Publicado en: El Universal
¿Qué hace relevante a la conducción política? Entre muchas cosas, podríamos mencionar la capacidad para dar respuesta efectiva a los dilemas estratégicos del presente, para leer las diversas texturas de la realidad -los datos fugaces y los que persisten, los evidentes y los casi indetectables- y captar en ese amasijo caótico el hilo que pudiese desenredar la maraña. Pero ese “olfato” nada metafísico, nada mágico y más bien pragmático para dar con las fórmulas de lo que sí funcionará en el largo plazo, quizás sería insuficiente sin la habilidad para construir y desplegar influjo.
Con influjo nos referimos a la posibilidad de impactar, con palabras y acciones, ese encadenamiento no lineal de momentos de decisión, no de azarosas fatalidades, que define a la historia. Tiene que ver con el poder, sin duda, pero va incluso más allá; operando en la medida en que quienes lo desarrollan consiguen afectar, desde diversos ámbitos, la lógica de decisores y ejecutores. Podríamos equipararlo con la capacidad de agencia, la habilidad del sujeto, individual o colectivo, para actuar de manera intencional y autónoma a fin de elegir cursos de acción que moldearán su propia vida y la de su entorno. Convertirse en potencial agente de cambio, influir en la realidad, en el “ser”, y lograr objetivos, es así un paso ineludible para esa oposición que aspira a convertirse en referente y que hoy apuesta a un desempeño dentro de los marcos institucionales del sistema; que participó en procesos electorales recientes entrando así en un juego incierto delimitado por la cooperación o el conflicto, y cuya credibilidad en la opinión pública hoy luce bastante resquebrajada.

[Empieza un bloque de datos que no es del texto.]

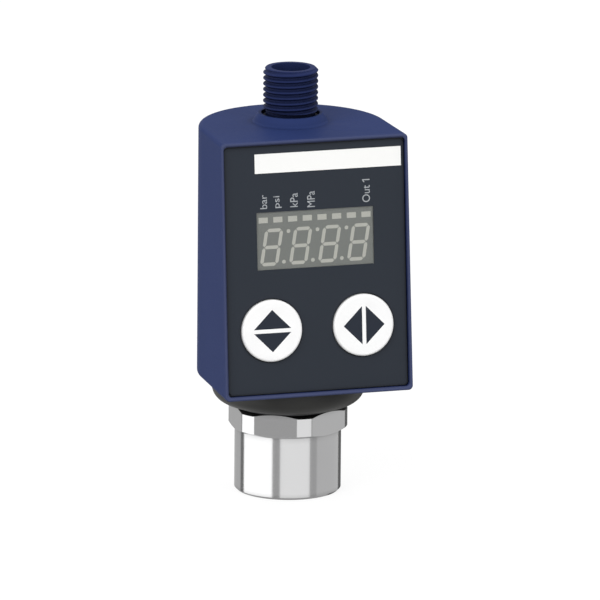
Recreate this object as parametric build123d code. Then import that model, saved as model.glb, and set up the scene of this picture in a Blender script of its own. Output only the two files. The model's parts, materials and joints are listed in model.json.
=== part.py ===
from build123d import *
import math
import os

# Compact electronic pressure sensor: a steel process port, and a moulded head that turns on it.
# All sizes are in millimetres. The origin is the centre of the port's lower face, on the axis
# of its thread. +Z runs up to the plug connector, and the display looks towards -Y.

# Clearances
running_clearance = 0.05
board_clearance = 0.1
seal_rounding = 0.45

# Process port: barrel, hexagon and the hollow neck that the head turns on
port_diameter = 23.2
port_height = 13.9
port_edge = 0.5
hexagon_across_flats = 24.0
hexagon_corner_over_flats = 2.0
hexagon_height = 5.1
hexagon_bevel_angle = 30.0
thread_minor_radius = 5.7225
thread_depth = 12.5
thread_mouth_chamfer = 0.4
channel_radius = 2.0
channel_length = 4.5
neck_wall = 1.75
neck_above_groove = 1.2

# Pressure cell in its chamber, with its seal, clamp ring, pins and board
cell_radius = 9.0
cell_thickness = 6.35
cell_notch_radius = 0.7
chamber_clearance = 0.25
cell_seal_radius = 6.3
cell_seal_width = 2.0
cell_seal_depth = 1.3
clamp_ring_inner_radius = 6.5
clamp_ring_height = 3.0
clamp_slot_width = 2.0
clamp_slot_depth = 1.2
cell_pin_radius = 0.25
cell_pin_pitch = 2.0
cell_pin_row_y = -4.8
cell_pin_tip = 0.6
cell_board_gap = 0.65
cell_board_thickness = 1.0
cell_board_lift = 0.8
signal_chip_size = (6.4, 3.6, 1.1)
signal_chip_y = 4.6
lead_plug_size = (5.0, 2.6, 1.8)

# Bearing of the head: washers, collar, seal, stop pin and circlip
thrust_washer_width = 0.9
thrust_washer_thickness = 0.3
collar_setback = 1.61
collar_height = 6.8
collar_corner_radius = 3.4
collar_cone_angle = 13.8
collar_spigot_step = 0.74
collar_spigot_proud = 0.5
neck_seal_lift = 2.0
neck_seal_height = 1.8
neck_seal_depth = 1.3
turn_each_way = 150.0
turn_margin = 0.4
stop_pin_radius = 1.0
stop_pin_floor = 0.1
stop_pin_reach = 1.9
stop_pin_drop = 1.4
stop_channel_width = 2.25
slip_washer_width = 4.15
slip_washer_inset = 0.7
slip_washer_thickness = 0.5
circlip_thickness = 1.2
circlip_groove_depth = 0.75
circlip_beam = 2.9
circlip_gap_angle = 26.0
circlip_ear_radius = 1.6
circlip_hole_radius = 0.85

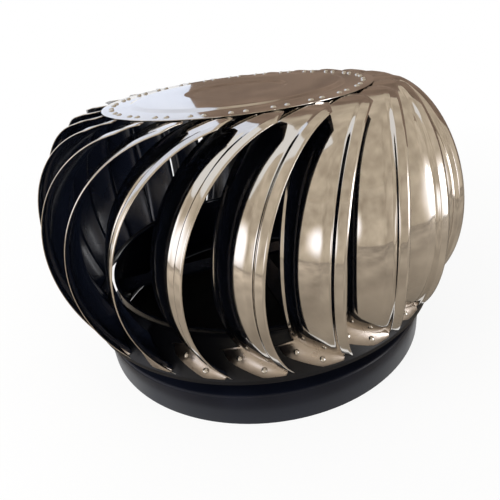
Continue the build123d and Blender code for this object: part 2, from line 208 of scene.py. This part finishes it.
# Dull, with the grain of a sand casting, 2.5 mm wide, under the primer.
primed_casting = speckled("black_primed_casting", "#141518", "#222327", patch=15, grain=2.5,
                          relief=0.2, roughness=(0.45, 0.62))
finish_nodes(primed_casting, "hub")

# Pale grey, with the zinc's spangle about 14 mm wide.
galvanised_sheet = speckled("galvanised_sheet", "#85898D", "#A9ADB0", patch=14, grain=3,
                            relief=0.02, roughness=(0.34, 0.50), metallic=1.0)
finish_nodes(galvanised_sheet, "top_plate")

# ---- rotor ring ---------------------------------------------------------------------------------
# A cone of rolled steel sheet with a narrow lip at each edge turns round the throat and carries the
# feet of the vanes. It is painted charcoal, a little greyer and duller than the skirt.

ring_radius = 0.2620
ring_neck_radius = 0.2280
ring_bottom = 0.0770
ring_top = 0.1210
ring_sheet = 0.0012
ring_inner_radius = ring_radius - ring_sheet
ring_neck_inner_radius = ring_neck_radius - ring_sheet

# The cone slopes by 45 degrees, so the radius and the height of each of its faces have one sum.
cone_outer_sum = 0.3440
cone_inner_sum = 0.3423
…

Lo deseable, claro está, es que dicho influjo se vincule a las convicciones de esos agentes de cambio. Esto es, si el compromiso es actuar según los parámetros axiológicos del quehacer democrático, entonces habría que descartar aquello de que el fin justificará los medios y dispensará cualquier destrozo. El célebre dilema maquiaveliano entre poder y moral que lleva a considerar que el éxito político del Príncipe supone desprenderse de valoraciones benévolas, encuentra una solución razonable en la modernidad gracias a la no menos realista ética de la responsabilidad. En teoría, partir de la certeza de que la acción política generará efectos dramáticos para las sociedades, forzaría al liderazgo a elegir de manera racional el mejor medio para alcanzar un fin determinado en ciertas circunstancias.
He allí un problema para un sector que ha elegido el camino desangelado y espinoso del cambio por vía institucional: cómo construir reconocimiento y auctoritas para que su visión de transformación de la realidad pueda incidir en tomas de decisiones vinculantes, tanto locales como nacionales. Ese punto cero, esa mengua como partida, valga repetirlo, no es muy distinto a lo que enfrentaron otras oposiciones democráticas que eventualmente se vieron despojadas de todas sus fortalezas al enfrentar regímenes autoritarios. Actores que al tanto de su nula capacidad de agencia, se vieron presionados por la certeza de que, primero que nada, había que “salir del pozo” (he allí la archiconocida recomendación que en 1983 daba Felipe González a una oposición chilena sin programa realista). Lo otro es elaborar, de manera corajuda y consciente, la pérdida y duelo que impone el divorcio estratégico respecto a otras tendencias. Separarse de propuestas peligrosas como la invocación de maniobras no políticas para la solución del conflicto, la invasiva intromisión de terceros en el brete doméstico (al mejor estilo de la “Operation Just Cause” en el Panamá de 1989), ayudará a precisar una identidad que, sin renuncia a la contestación, a la beligerancia y sin negar el conflicto, contemple en algún momento construir una relación agonista con el adversario.